_WHAT IS REQUIRED_
Copy out only the span from the line with "What three.js and" to the end of the data, both ends kept, word for word.

** begin RECORDS SUPPLIED **

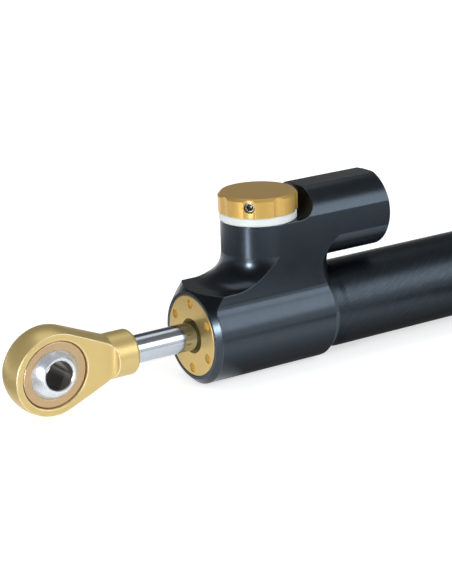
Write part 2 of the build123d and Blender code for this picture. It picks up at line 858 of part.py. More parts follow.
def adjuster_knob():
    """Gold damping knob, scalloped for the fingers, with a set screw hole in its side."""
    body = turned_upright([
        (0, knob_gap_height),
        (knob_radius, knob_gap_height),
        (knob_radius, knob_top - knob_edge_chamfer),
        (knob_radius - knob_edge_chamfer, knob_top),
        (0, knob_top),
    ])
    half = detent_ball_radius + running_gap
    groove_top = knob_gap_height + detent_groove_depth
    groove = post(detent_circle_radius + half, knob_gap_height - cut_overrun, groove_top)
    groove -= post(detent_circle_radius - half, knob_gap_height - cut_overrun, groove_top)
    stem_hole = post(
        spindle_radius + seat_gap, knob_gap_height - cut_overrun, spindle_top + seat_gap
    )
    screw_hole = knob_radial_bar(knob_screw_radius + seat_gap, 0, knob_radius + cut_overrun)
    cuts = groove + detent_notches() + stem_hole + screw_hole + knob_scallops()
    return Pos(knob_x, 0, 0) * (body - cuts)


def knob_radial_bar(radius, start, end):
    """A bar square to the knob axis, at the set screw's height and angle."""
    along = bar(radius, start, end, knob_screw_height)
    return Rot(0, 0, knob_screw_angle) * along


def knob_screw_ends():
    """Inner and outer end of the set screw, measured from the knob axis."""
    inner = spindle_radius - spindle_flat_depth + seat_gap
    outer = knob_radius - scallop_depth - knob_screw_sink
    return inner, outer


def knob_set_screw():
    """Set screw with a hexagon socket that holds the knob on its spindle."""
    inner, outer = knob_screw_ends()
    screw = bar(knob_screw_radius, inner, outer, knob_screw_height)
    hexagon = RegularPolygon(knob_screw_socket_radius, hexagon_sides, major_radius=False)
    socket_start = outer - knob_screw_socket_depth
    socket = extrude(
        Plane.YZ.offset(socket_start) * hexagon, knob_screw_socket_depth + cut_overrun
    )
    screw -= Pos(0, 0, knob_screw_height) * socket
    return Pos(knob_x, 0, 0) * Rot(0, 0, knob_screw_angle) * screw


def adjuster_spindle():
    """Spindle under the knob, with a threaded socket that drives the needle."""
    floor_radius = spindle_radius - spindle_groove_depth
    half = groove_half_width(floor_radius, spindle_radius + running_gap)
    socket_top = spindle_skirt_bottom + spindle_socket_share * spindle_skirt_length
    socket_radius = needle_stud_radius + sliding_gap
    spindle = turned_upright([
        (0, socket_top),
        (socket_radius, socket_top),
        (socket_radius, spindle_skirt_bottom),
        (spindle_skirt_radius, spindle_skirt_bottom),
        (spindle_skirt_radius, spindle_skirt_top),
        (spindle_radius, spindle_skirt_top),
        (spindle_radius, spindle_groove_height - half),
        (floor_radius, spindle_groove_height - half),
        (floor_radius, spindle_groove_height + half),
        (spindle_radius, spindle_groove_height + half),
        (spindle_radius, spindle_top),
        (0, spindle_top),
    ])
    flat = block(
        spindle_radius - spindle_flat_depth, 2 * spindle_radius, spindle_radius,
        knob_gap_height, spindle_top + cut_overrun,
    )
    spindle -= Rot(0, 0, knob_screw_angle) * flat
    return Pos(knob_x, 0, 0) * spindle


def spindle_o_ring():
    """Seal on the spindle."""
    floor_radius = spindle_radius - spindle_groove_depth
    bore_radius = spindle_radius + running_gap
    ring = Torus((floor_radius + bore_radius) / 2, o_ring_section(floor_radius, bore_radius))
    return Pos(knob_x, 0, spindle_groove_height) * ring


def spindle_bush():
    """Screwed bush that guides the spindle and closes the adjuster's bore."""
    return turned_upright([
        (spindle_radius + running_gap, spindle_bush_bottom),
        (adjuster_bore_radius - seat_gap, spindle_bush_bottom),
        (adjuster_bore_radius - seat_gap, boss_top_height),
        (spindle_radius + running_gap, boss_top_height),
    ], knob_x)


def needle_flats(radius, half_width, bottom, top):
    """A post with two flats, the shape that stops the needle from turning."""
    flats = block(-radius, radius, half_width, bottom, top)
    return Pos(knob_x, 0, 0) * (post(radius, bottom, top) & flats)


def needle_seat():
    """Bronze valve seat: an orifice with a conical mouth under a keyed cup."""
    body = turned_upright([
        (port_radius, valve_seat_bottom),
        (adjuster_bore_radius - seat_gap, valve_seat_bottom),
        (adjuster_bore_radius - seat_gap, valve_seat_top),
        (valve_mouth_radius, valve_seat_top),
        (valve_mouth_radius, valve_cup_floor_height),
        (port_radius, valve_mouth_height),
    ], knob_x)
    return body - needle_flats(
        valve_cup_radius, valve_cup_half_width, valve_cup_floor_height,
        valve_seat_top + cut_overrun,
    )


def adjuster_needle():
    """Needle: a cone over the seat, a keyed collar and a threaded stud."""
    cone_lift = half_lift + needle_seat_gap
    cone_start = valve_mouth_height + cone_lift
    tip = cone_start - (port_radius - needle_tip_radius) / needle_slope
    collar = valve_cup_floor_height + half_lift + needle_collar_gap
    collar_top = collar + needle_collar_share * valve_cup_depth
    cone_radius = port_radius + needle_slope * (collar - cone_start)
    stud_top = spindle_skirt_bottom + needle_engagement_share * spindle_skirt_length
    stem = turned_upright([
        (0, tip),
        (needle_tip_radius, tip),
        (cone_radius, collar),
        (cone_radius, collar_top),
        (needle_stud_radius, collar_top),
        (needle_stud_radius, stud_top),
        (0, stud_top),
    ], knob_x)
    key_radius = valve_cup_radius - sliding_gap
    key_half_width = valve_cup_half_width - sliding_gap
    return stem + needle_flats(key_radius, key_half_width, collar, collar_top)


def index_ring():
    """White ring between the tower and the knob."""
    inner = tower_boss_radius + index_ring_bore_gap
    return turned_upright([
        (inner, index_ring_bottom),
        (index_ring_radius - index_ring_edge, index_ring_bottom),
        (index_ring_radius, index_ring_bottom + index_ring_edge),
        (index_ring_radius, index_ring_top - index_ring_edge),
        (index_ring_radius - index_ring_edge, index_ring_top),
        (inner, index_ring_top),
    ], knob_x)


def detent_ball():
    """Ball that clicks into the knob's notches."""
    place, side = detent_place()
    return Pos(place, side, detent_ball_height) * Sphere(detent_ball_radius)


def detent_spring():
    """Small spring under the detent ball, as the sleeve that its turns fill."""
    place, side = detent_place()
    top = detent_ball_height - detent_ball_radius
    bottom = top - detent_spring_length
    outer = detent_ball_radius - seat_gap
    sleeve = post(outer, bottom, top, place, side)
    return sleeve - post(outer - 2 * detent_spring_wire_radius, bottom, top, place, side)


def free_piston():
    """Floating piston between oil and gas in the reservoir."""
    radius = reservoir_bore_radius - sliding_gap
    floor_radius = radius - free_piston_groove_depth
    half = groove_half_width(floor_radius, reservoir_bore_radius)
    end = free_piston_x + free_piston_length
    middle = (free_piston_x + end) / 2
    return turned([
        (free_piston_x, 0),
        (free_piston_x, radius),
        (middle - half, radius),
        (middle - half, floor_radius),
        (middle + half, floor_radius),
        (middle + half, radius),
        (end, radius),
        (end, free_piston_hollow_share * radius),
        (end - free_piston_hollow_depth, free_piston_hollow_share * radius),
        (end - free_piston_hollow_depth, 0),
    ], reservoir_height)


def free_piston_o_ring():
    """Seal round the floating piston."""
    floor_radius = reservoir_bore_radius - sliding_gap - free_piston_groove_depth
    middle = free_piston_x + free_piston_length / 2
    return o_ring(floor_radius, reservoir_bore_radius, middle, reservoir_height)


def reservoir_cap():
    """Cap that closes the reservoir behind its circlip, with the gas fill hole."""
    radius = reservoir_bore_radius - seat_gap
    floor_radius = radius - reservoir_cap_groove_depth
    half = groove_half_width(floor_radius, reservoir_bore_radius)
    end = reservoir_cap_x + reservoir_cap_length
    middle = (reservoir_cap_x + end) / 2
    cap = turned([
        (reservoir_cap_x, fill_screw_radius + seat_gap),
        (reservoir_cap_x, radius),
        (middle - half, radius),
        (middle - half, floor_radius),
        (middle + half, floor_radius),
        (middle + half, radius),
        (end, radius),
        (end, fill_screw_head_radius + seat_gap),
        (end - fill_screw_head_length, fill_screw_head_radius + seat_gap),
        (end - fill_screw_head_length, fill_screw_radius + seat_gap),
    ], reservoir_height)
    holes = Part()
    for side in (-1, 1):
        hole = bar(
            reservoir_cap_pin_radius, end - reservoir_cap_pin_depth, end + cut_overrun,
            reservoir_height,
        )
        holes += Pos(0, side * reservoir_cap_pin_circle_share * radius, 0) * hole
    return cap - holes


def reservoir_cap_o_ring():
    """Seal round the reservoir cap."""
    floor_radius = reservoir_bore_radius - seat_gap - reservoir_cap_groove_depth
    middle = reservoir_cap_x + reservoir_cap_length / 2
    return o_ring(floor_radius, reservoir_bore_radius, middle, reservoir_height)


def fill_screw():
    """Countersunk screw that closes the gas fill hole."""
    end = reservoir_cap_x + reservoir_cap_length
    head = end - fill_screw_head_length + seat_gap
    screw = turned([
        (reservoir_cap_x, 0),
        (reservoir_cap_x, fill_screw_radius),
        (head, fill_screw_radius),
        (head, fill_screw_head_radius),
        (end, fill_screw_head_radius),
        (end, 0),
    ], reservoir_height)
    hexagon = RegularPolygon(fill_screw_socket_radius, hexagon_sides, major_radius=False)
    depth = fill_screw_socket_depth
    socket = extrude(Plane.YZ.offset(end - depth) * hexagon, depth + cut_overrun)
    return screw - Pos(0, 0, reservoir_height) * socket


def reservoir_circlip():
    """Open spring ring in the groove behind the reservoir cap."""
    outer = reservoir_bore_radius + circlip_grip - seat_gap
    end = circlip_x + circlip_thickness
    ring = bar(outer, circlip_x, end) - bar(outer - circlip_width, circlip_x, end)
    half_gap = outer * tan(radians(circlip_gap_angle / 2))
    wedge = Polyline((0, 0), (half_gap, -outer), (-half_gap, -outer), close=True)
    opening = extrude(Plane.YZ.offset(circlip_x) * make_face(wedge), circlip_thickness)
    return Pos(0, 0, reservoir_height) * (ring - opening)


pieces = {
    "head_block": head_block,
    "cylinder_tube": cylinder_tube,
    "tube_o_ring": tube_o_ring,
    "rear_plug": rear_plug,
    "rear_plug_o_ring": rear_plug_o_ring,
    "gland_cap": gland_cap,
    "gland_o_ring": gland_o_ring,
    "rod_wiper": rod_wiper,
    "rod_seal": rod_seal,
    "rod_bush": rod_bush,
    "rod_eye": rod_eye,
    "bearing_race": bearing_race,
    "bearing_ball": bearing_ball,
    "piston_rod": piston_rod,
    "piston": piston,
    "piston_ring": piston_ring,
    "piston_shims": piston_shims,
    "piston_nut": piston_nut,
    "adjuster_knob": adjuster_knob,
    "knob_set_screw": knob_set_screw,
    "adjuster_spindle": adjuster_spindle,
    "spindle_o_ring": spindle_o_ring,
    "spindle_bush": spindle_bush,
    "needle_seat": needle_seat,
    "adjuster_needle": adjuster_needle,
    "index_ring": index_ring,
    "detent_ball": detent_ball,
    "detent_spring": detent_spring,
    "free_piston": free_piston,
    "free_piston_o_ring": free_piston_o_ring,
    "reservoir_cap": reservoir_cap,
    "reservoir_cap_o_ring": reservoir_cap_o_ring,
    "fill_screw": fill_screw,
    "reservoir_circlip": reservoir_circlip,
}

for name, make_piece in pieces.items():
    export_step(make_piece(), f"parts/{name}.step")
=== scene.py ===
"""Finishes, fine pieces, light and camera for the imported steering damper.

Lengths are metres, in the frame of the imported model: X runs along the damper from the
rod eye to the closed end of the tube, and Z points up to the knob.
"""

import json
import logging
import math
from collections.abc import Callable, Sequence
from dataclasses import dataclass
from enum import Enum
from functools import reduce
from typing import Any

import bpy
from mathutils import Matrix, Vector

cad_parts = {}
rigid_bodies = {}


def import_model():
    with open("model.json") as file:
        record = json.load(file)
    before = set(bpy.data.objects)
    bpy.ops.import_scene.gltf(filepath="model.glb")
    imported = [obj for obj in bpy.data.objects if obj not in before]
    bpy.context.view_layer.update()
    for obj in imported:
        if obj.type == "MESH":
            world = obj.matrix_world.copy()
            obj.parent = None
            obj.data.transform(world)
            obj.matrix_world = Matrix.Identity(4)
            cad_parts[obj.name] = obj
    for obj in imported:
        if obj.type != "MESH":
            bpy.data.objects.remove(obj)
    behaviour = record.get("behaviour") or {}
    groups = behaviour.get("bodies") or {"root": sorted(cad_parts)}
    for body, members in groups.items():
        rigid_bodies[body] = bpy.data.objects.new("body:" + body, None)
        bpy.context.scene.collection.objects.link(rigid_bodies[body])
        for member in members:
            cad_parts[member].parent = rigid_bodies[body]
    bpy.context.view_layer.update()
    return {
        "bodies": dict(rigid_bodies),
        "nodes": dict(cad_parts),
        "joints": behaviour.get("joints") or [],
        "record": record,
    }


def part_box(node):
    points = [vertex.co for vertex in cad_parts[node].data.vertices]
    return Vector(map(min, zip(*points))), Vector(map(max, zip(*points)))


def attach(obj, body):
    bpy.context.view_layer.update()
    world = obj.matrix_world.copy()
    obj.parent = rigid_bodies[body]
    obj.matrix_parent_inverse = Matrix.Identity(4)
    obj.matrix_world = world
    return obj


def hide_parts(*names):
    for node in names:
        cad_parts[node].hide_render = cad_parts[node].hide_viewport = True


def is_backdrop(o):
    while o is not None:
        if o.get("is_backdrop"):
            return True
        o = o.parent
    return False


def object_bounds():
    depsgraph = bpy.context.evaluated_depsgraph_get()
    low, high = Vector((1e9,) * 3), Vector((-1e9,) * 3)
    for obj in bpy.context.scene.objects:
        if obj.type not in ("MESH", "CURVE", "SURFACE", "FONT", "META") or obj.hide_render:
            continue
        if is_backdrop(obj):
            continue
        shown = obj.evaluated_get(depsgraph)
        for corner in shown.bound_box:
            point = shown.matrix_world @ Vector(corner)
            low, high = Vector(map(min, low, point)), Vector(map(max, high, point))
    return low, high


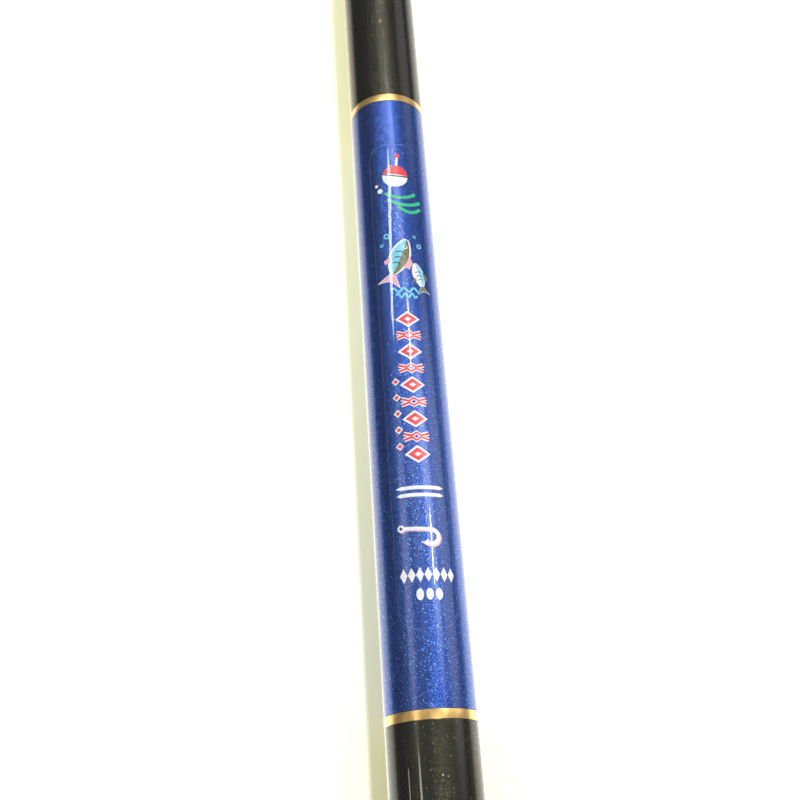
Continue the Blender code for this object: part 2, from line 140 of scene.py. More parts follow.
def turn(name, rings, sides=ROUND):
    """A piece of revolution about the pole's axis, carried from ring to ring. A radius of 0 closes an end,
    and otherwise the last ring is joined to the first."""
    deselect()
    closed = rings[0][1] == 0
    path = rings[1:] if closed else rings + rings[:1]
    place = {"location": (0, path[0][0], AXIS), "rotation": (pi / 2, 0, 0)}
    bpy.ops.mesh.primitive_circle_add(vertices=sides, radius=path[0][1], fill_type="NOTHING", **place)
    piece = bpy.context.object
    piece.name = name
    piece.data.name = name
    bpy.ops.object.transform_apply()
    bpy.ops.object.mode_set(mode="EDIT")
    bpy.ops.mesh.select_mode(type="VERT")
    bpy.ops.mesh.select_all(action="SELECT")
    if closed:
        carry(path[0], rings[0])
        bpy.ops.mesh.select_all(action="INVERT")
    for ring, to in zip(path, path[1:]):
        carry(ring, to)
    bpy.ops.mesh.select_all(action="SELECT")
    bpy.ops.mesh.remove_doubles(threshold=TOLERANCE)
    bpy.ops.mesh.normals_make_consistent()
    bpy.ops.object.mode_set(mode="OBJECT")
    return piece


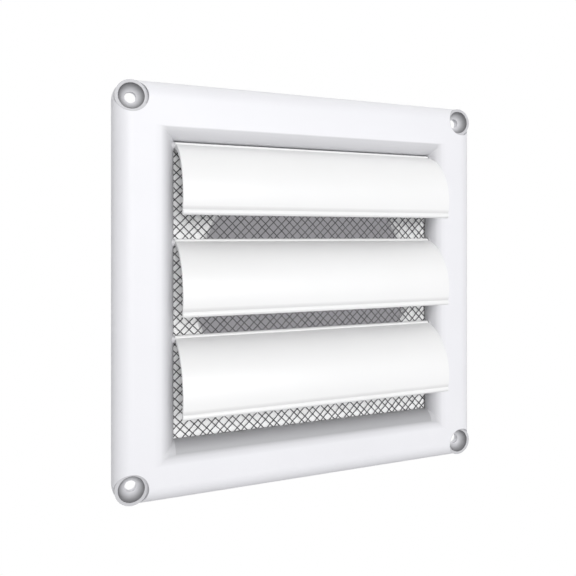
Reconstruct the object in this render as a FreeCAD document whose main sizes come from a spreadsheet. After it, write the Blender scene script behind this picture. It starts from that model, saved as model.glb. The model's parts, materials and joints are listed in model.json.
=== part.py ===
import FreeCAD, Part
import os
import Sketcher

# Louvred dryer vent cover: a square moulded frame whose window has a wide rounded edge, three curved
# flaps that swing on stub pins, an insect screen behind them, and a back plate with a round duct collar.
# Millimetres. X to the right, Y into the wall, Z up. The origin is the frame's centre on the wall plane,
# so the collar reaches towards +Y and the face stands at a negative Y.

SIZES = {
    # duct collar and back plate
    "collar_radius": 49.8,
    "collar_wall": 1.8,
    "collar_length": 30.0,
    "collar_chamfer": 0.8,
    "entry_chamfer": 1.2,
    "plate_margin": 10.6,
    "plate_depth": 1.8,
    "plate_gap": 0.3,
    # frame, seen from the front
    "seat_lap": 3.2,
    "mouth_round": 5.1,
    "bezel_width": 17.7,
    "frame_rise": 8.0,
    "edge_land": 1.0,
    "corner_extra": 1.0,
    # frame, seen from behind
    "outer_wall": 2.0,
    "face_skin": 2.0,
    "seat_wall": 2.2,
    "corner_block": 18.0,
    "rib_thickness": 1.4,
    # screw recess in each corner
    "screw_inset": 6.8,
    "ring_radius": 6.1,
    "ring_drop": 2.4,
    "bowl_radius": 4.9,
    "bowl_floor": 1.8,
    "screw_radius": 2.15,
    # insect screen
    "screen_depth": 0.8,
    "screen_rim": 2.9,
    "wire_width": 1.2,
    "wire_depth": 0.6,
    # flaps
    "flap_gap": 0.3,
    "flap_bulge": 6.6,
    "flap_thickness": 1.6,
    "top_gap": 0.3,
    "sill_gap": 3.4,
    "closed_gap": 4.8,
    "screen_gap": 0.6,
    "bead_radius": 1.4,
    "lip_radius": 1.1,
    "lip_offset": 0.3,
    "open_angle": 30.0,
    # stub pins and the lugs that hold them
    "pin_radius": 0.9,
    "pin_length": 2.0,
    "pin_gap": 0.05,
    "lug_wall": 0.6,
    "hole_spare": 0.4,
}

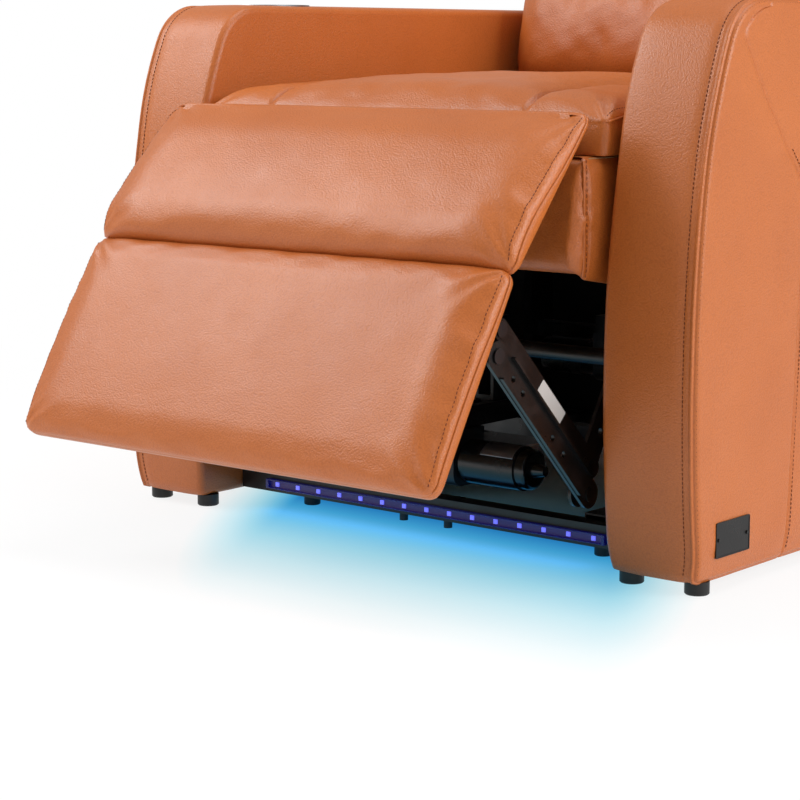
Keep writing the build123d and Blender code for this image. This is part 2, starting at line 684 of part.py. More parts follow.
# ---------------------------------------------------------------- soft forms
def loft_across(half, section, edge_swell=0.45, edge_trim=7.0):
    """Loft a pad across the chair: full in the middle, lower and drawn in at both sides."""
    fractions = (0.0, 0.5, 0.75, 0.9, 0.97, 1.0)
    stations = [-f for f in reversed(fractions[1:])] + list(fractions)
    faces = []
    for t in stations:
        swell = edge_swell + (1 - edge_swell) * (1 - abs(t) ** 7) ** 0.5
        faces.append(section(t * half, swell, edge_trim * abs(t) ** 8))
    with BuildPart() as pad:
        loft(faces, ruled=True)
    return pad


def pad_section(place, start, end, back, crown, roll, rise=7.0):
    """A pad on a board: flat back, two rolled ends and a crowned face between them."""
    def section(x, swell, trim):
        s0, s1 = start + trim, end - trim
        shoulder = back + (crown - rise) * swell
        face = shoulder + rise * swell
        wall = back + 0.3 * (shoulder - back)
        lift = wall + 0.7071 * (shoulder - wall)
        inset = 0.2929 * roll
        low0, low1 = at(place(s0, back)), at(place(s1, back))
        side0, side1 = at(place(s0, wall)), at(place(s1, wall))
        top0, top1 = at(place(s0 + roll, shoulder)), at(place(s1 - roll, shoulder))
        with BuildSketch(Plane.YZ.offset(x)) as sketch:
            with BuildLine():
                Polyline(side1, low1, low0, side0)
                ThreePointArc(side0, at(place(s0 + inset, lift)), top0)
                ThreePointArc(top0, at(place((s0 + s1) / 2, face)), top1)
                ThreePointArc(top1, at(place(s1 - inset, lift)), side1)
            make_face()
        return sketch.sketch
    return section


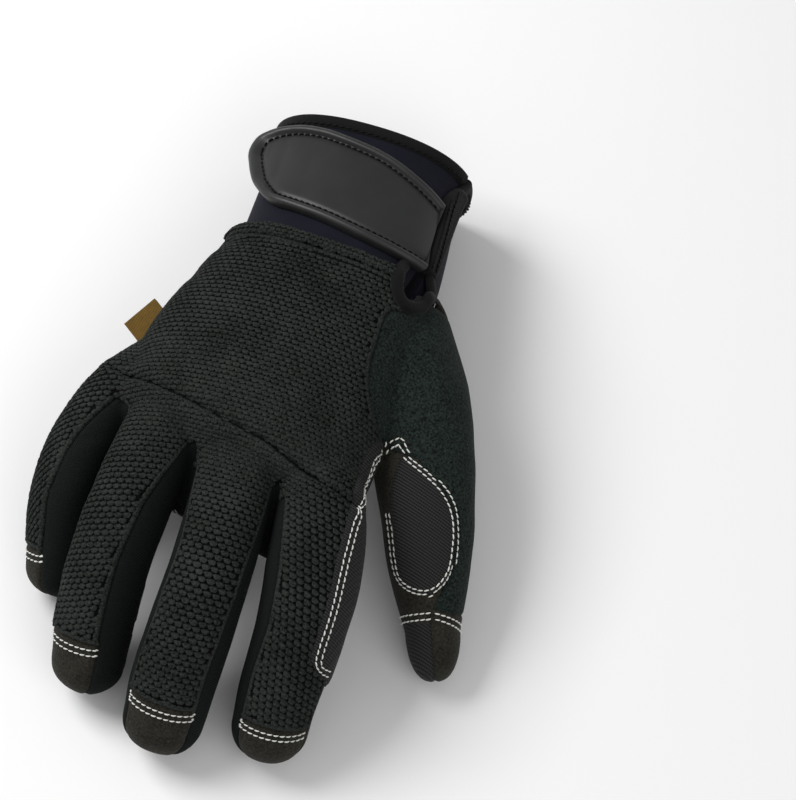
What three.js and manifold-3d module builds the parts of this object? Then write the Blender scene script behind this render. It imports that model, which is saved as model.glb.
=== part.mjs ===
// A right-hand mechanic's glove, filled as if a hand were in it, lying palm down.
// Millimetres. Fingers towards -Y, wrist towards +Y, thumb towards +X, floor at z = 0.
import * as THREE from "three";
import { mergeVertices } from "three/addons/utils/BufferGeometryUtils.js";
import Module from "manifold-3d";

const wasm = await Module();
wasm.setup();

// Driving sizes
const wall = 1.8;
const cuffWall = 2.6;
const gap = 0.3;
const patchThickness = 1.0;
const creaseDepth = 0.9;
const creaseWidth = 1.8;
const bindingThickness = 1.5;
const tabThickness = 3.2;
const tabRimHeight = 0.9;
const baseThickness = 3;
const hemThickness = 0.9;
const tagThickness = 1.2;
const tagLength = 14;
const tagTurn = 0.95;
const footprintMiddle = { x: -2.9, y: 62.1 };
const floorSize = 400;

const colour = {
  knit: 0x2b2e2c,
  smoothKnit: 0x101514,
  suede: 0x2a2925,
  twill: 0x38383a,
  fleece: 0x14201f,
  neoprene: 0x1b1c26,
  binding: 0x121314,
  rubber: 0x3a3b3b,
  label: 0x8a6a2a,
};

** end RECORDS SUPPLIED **

_FINAL ANSWER_
What three.js and manifold-3d module builds the parts of this object? Then write the Blender scene script behind this render. It imports that model, which is saved as model.glb.
=== part.mjs ===
// A right-hand mechanic's glove, filled as if a hand were in it, lying palm down.
// Millimetres. Fingers towards -Y, wrist towards +Y, thumb towards +X, floor at z = 0.
import * as THREE from "three";
import { mergeVertices } from "three/addons/utils/BufferGeometryUtils.js";
import Module from "manifold-3d";

const wasm = await Module();
wasm.setup();

// Driving sizes
const wall = 1.8;
const cuffWall = 2.6;
const gap = 0.3;
const patchThickness = 1.0;
const creaseDepth = 0.9;
const creaseWidth = 1.8;
const bindingThickness = 1.5;
const tabThickness = 3.2;
const tabRimHeight = 0.9;
const baseThickness = 3;
const hemThickness = 0.9;
const tagThickness = 1.2;
const tagLength = 14;
const tagTurn = 0.95;
const footprintMiddle = { x: -2.9, y: 62.1 };
const floorSize = 400;

const colour = {
  knit: 0x2b2e2c,
  smoothKnit: 0x101514,
  suede: 0x2a2925,
  twill: 0x38383a,
  fleece: 0x14201f,
  neoprene: 0x1b1c26,
  binding: 0x121314,
  rubber: 0x3a3b3b,
  label: 0x8a6a2a,
};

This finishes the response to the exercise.